Pertama, kenaikan sejumlah harga bahan pokok seperti beras yang membuat pengeluaran kelas menengah terhadap belanja kebutuhan pokok meningkat. Kedua, meningkatnya suku bunga BI yang berimbas pada meningkatnya suku bunga kredit pada segmen konsumsi cepat seperti Kredit Perumahan Rakyat (KPR) hingga kredit kendaraan.
Hal ini, menurut Bhima, turut melemahkan penjualan perumahan maupun kendaraan, sehingga membuat daya beli masyarakat menurun.
Sebagai konteks, BI menaikkan suku bunga acuan BI 7-Day Reverse Repo Rate (BI7DRR) pada Oktober 2023. Suku bunga acuan kini berada di level 6 persen. Sementara itu, suku bunga Deposit Facility juga naik di posisi 5,25 persen, dan suku bunga Lending Facility sebesar 6,75 persen.
Ketiga, laju pertumbuhan biaya pendidikan yang dianggap lebih tinggi dibanding upah minimum.
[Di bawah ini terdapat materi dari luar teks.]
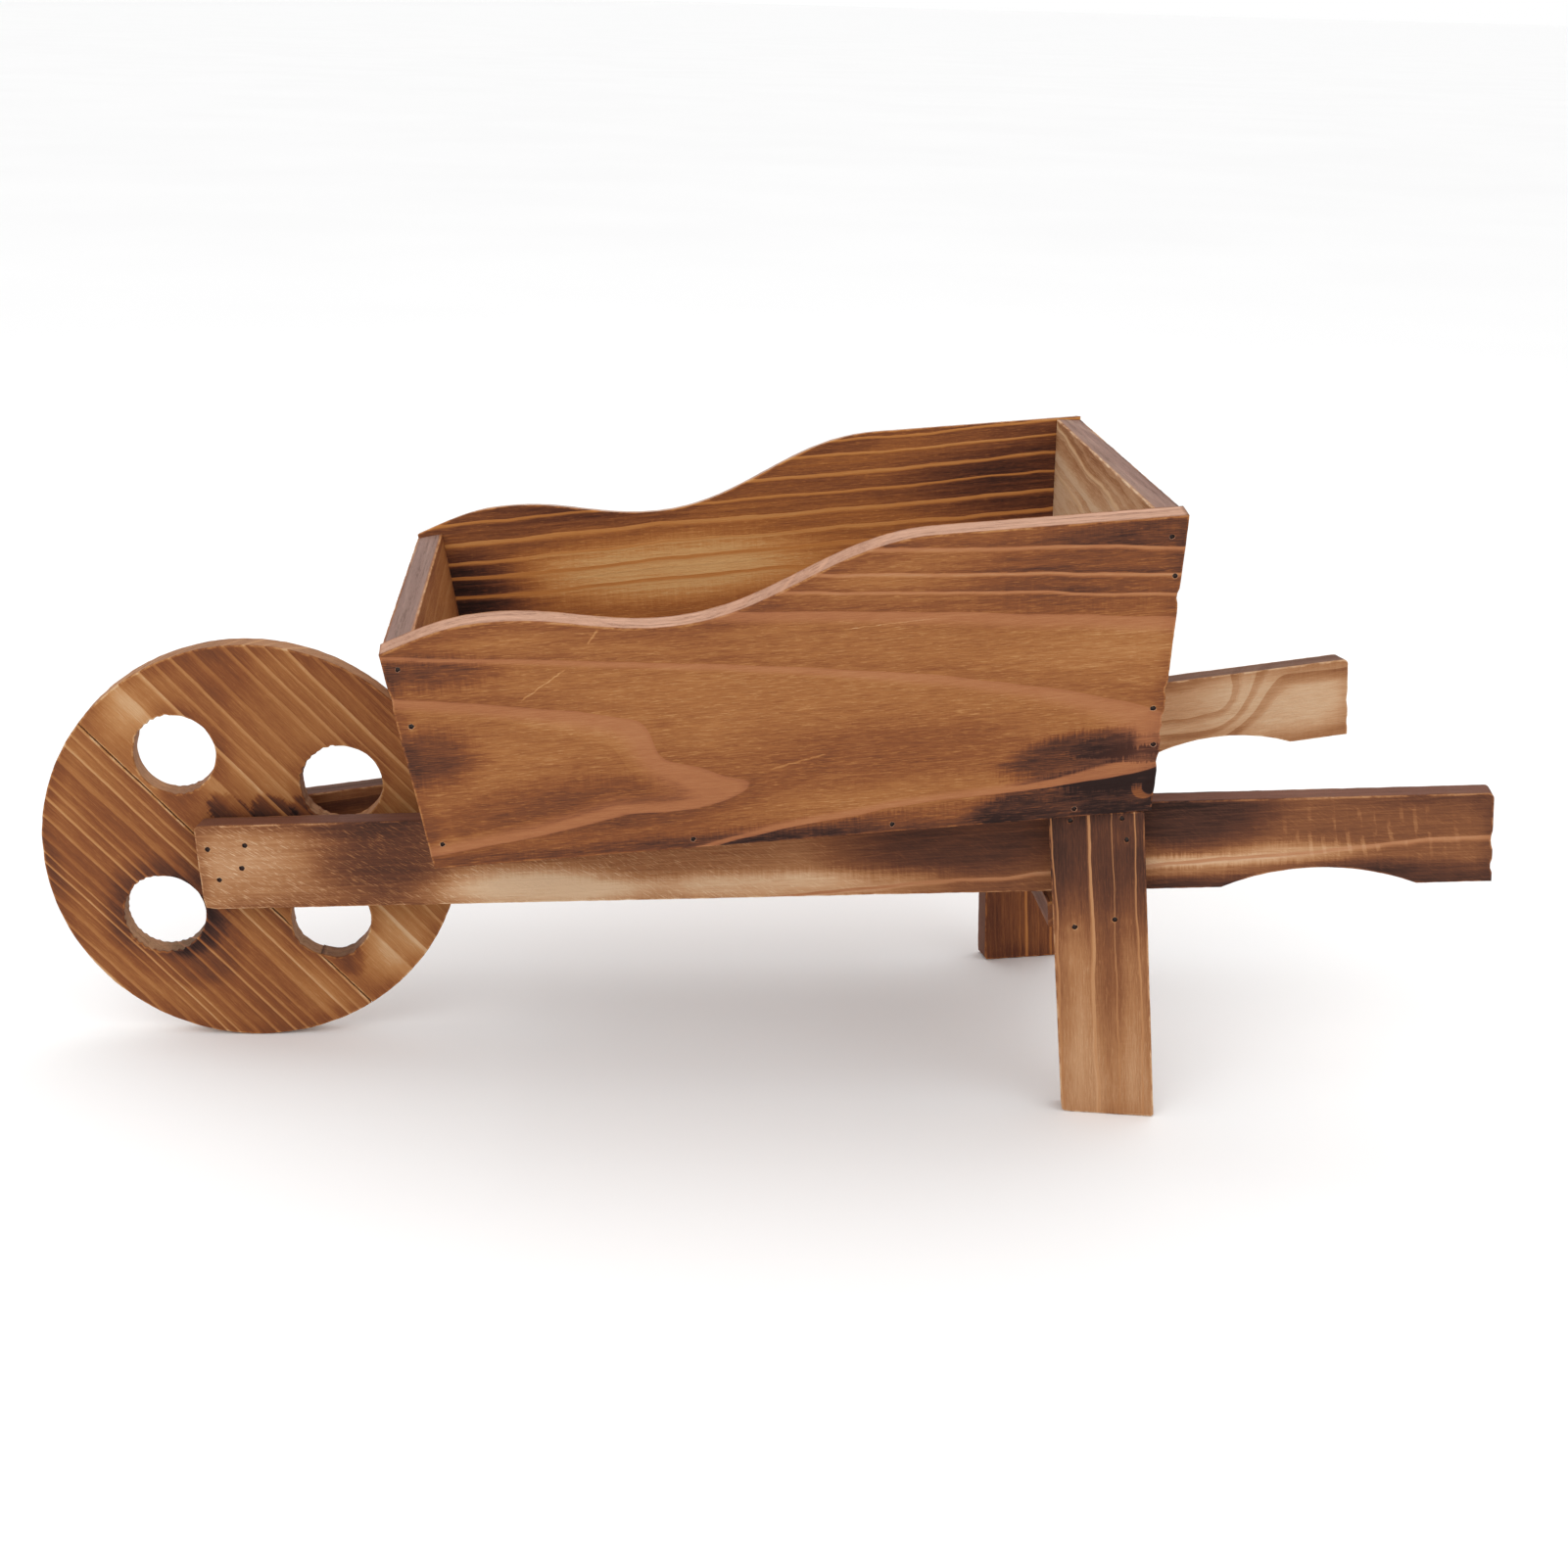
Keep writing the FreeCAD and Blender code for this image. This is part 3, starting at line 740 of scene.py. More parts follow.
class Nodes:
    """One material's node tree; each method adds nodes and returns an output socket."""

    def __init__(self, name):
        self.material = bpy.data.materials.new(name)
        self.material.use_nodes = True
        self.tree = self.material.node_tree
        self.shader = self.tree.nodes["Principled BSDF"]

    def put(self, socket, value):
        if isinstance(value, bpy.types.NodeSocket):
            self.tree.links.new(value, socket)
        else:
            socket.default_value = value

    def add(self, kind, **settings):
        node = self.tree.nodes.new(kind)
        for key, value in settings.items():
            setattr(node, key, value)
        return node

    def math(self, operation, *values, clamp=False):
        node = self.add("ShaderNodeMath", operation=operation, use_clamp=clamp)
        for socket, value in zip(node.inputs, values):
            self.put(socket, value)
        return node.outputs[0]

    def times(self, one, other):
        return self.math("MULTIPLY", one, other)

    def attribute(self, name, output="Fac"):
        node = self.add("ShaderNodeAttribute", attribute_name=name)
        return node.outputs[output]

    def split(self, vector):
        node = self.add("ShaderNodeSeparateXYZ")
        self.put(node.inputs[0], vector)
        return node.outputs

    def join(self, x, y, z):
        node = self.add("ShaderNodeCombineXYZ")
        for socket, value in zip(node.inputs, (x, y, z)):
            self.put(socket, value)
        return node.outputs[0]

    def mapped(self, vector, shift, scale):
        """The vector times scale, plus shift."""
        node = self.add("ShaderNodeMapping")
        self.put(node.inputs["Vector"], vector)
        node.inputs["Location"].default_value = shift
        node.inputs["Scale"].default_value = scale
        return node.outputs[0]

    def length(self, vector):
        node = self.add("ShaderNodeVectorMath", operation="LENGTH")
        self.put(node.inputs[0], vector)
        return node.outputs["Value"]

    def noise(self, vector, sizes, seed, detail=2.0, roughness=0.5):
        """Noise from 0 to 1 whose lumps have these sizes in millimetres along x, y and z."""
        scale = [1 / size for size in sizes]
        shift = (seed * 3.7, seed * 1.9, seed * 5.3)
        node = self.add("ShaderNodeTexNoise")
        self.put(node.inputs["Vector"], self.mapped(vector, shift, scale))
        node.inputs["Scale"].default_value = 1.0
        node.inputs["Detail"].default_value = detail
        node.inputs["Roughness"].default_value = roughness
        return node.outputs["Fac"]

    def range(self, value, low, high, to_low=0.0, to_high=1.0, smooth=True):
        kind = "SMOOTHSTEP" if smooth else "LINEAR"
        node = self.add("ShaderNodeMapRange", interpolation_type=kind)
        for socket, item in zip(node.inputs, (value, low, high, to_low, to_high)):
            self.put(socket, item)
        return node.outputs[0]

    def ramp(self, value, stops):
        """A colour or grey ramp through (position, colour or level) stops."""
        node = self.add("ShaderNodeValToRGB")
        elements = node.color_ramp.elements
        while len(elements) < len(stops):
            elements.new(0.5)
        for element, (position, tint) in zip(elements, stops):
            element.position = position
            element.color = tint if isinstance(tint, tuple) else (tint, tint, tint, 1)
        self.put(node.inputs[0], value)
        return node.outputs[0]

    def mix(self, share, one, other):
        """Two colours mixed, by the colour sockets of a node that has others for other data."""
        node = self.add("ShaderNodeMix", data_type="RGBA")
        self.put(node.inputs[0], share)
        self.put(node.inputs[6], one)
        self.put(node.inputs[7], other)
        return node.outputs[2]

    def weighted(self, terms, total=0.0):
        """The sum of each socket times its weight, added to a start value."""
        for value, weight in terms:
            total = self.math("MULTIPLY_ADD", value, weight, total)
        return total

    def bump(self, height, distance, strength):
        node = self.add("ShaderNodeBump")
        node.inputs["Strength"].default_value = strength
        node.inputs["Distance"].default_value = distance
        self.put(node.inputs["Height"], height)
        self.put(self.shader.inputs["Normal"], node.outputs[0])


# ---- burnt fir ----
TINT_STOPS = (0.0, 0.2, 0.4, 0.58, 0.74, 0.88, 1.0)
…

Bhima menilai, hal ini membuat kelas menengah mengeluarkan alokasi dana lebih banyak untuk menyekolahkan anaknya, sekaligus menekan pengeluaran untuk pos lain.
“Imbas laju pertumbuhan biaya pendidikan lebih tinggi dari upah banyak kelas menengah yang memberikan alokasi dana lebih banyak untuk menyekolahkan anaknya. Ini misalnya terjadi di perguruan tinggi, dan itu akhirnya juga menekan biaya lain. Jadi kalo pendidikan posnya lebih besar, maka dia akan mengurangi biaya lainnya,” kata Bhima kepada Tirto, Selasa (2/4/2024).
Bhima menyebut, ada beberapa hal yang harus dilakukan pemerintah untuk mengatasi situasi daya beli yang rendah di kalangan masyarakat kelas menengah. Pertama, harus ada perluasan bantuan sosial dan insentif yang menyasar kelompok menengah rentan.
“Jadi kelompok menengah rentan ini perlu dipastikan mendapatkan bantuan tunai atau bantuan pangan. Selain itu, juga harus banyak diberikan program kredit dengan bunga rendah, KPR-nya ditambah, insentif untuk pembelian kendaraan bermotornya juga ditambah,” kata Bhima.
Kedua, pemerintah harus memastikan dan menjamin bahwa inflasi pangan berada di bawah angka empat persen. Hal ini disebabkan daya beli masyarakat kelas menengah sangat bergantung pada stabilitas harga pokok.
Menurut data BPS, per Maret 2024 ini, Indonesia mengalami lonjakan inflasi komponen harga bergejolak atau volatile food hingga 10,3 persen secara tahunan (yoy), naik dari 8,47 persen pada Februari 2024. Komoditas yang dominan memberikan andil inflasi adalah beras, daging ayam ras, cabai merah, telur ayam ras, bawang putih, dan tomat.
Ketiga, pemerintah harus semakin memperluas industri yang berorientasi padat karya sehingga banyak kelas menengah bekerja di sektor formal dibandingkan sektor informal. Terakhir, Bhima menyarankan pemerintah untuk menunda wacana kenaikan pajak pertambahan nilai (PPN) menjadi 12 persen.
Terpisah, Direktur Eksekutif Center of Reform on Economics (CORE) Indonesia, Mohammad Faisal juga menekankan pemerintah harus lebih memperhatikan ekonomi kelas menengah di tengah isu penurunan daya beli ini.
Pertama, dari sisi kebijakan pemerintah harus fokus pada kebijakan penciptaan lapangan kerja, penambahan profitabilitas dari usaha masyarakat, dan hal-hal yang mendorong kenaikan upah.
Di sisi lain, ia menyinggung agar pemerintah tidak mengeluarkan kebijakan fiskal kontra produktif yang berimbas pada penurunan daya beli.
Ia mencontohkan soal wacana kenaikan PPN yang menurutnya dapat langsung menurunkan daya beli khususnya di kalangan masyarakat menengah bawah dan dapat mengerek potensi inflasi element of suprise seperti harga listrik, gas serta bahan bakar minyak (BBM), yang dapat semakin menekan daya beli masyarakat.
“Masyarakat kelas menengah bawah tidak mendapat subsidi bansos, karena bukan tergolong miskin, tapi secara income mereka sangat rentan. Jadi kebijakan fiskalnya harus diwaspadai,” kata Mohammad Faisal kepada Tirto, Selasa (2/2/2024).